Only the lines between the line with "Recreate this object" and the line with "GAP = 0.0003", together with those two lines themselves, are to be copied exactly.

>> start Raw data

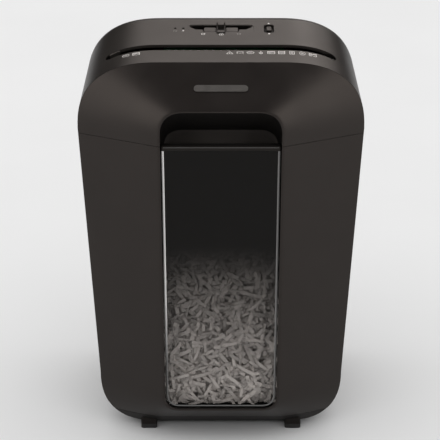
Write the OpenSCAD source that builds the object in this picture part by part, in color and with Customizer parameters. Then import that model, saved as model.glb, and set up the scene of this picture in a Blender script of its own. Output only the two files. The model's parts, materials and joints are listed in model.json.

>> end Raw data
>> start Raw data

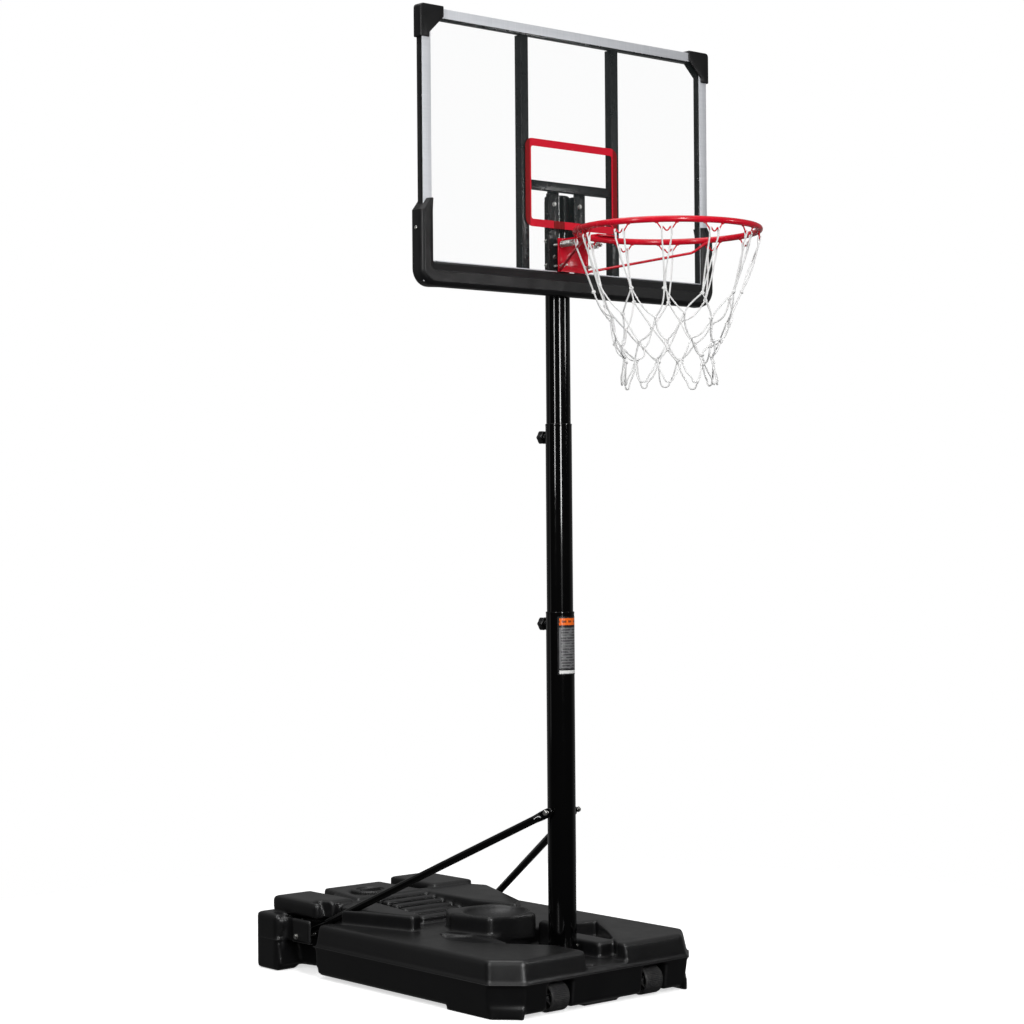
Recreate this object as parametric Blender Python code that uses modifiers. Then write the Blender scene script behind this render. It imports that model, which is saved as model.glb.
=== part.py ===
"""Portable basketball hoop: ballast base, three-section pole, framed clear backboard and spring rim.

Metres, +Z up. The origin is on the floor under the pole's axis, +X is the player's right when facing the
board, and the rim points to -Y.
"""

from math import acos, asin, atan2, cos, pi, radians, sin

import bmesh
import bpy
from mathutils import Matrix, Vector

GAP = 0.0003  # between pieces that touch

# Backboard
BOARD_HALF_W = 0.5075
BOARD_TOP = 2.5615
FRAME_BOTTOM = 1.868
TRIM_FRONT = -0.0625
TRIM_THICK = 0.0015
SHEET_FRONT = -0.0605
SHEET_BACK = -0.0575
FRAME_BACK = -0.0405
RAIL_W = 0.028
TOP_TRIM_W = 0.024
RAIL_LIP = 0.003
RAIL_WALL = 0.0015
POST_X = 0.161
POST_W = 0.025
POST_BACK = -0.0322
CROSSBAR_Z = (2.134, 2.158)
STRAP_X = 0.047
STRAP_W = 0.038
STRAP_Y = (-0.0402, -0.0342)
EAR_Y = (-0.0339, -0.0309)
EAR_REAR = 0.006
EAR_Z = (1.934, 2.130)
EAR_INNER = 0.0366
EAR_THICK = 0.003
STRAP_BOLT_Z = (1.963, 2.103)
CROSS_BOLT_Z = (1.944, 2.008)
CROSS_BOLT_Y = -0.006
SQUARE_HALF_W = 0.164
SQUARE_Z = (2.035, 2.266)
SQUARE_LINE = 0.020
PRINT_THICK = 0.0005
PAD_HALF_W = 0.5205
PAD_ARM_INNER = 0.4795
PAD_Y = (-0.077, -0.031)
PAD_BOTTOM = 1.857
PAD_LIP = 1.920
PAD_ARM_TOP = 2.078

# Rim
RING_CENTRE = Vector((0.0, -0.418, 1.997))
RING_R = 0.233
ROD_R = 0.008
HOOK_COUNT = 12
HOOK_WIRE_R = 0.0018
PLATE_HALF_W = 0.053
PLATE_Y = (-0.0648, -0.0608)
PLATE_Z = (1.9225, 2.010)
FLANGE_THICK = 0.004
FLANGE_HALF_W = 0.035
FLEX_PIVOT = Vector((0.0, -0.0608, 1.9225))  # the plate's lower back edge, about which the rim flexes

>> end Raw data
>> start Raw data

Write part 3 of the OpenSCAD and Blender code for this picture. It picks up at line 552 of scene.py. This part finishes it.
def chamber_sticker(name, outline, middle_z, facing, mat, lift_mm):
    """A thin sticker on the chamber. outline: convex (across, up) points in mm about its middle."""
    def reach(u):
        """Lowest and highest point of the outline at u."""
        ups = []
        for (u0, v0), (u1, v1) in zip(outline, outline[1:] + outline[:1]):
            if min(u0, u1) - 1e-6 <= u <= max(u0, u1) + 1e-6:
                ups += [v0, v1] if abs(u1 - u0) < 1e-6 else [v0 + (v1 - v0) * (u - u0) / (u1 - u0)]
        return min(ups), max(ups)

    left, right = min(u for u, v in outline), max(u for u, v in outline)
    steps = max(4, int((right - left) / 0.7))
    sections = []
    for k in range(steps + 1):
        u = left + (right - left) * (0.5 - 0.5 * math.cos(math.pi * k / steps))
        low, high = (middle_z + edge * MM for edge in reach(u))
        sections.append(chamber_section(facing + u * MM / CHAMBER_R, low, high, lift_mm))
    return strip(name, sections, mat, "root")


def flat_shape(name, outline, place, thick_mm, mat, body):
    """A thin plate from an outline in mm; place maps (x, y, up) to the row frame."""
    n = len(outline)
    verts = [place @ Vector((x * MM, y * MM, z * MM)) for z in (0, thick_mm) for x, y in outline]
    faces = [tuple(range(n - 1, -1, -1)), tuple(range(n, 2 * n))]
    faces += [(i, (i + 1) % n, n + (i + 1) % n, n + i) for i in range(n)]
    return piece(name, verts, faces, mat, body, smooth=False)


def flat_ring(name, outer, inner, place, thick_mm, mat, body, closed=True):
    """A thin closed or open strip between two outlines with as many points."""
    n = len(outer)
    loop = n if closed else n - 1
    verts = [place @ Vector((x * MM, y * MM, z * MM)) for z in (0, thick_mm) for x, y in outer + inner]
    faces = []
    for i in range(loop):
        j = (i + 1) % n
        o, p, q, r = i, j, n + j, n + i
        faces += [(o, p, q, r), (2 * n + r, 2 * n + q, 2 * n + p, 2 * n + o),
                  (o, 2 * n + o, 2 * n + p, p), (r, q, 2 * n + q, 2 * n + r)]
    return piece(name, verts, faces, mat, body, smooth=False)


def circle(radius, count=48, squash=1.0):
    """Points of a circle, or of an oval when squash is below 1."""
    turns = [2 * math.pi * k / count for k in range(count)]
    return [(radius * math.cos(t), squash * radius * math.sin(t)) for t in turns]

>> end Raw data

** Exercise result **
Recreate this object as parametric Blender Python code that uses modifiers. Then write the Blender scene script behind this render. It imports that model, which is saved as model.glb.
=== part.py ===
"""Portable basketball hoop: ballast base, three-section pole, framed clear backboard and spring rim.

Metres, +Z up. The origin is on the floor under the pole's axis, +X is the player's right when facing the
board, and the rim points to -Y.
"""

from math import acos, asin, atan2, cos, pi, radians, sin

import bmesh
import bpy
from mathutils import Matrix, Vector

GAP = 0.0003  # between pieces that touch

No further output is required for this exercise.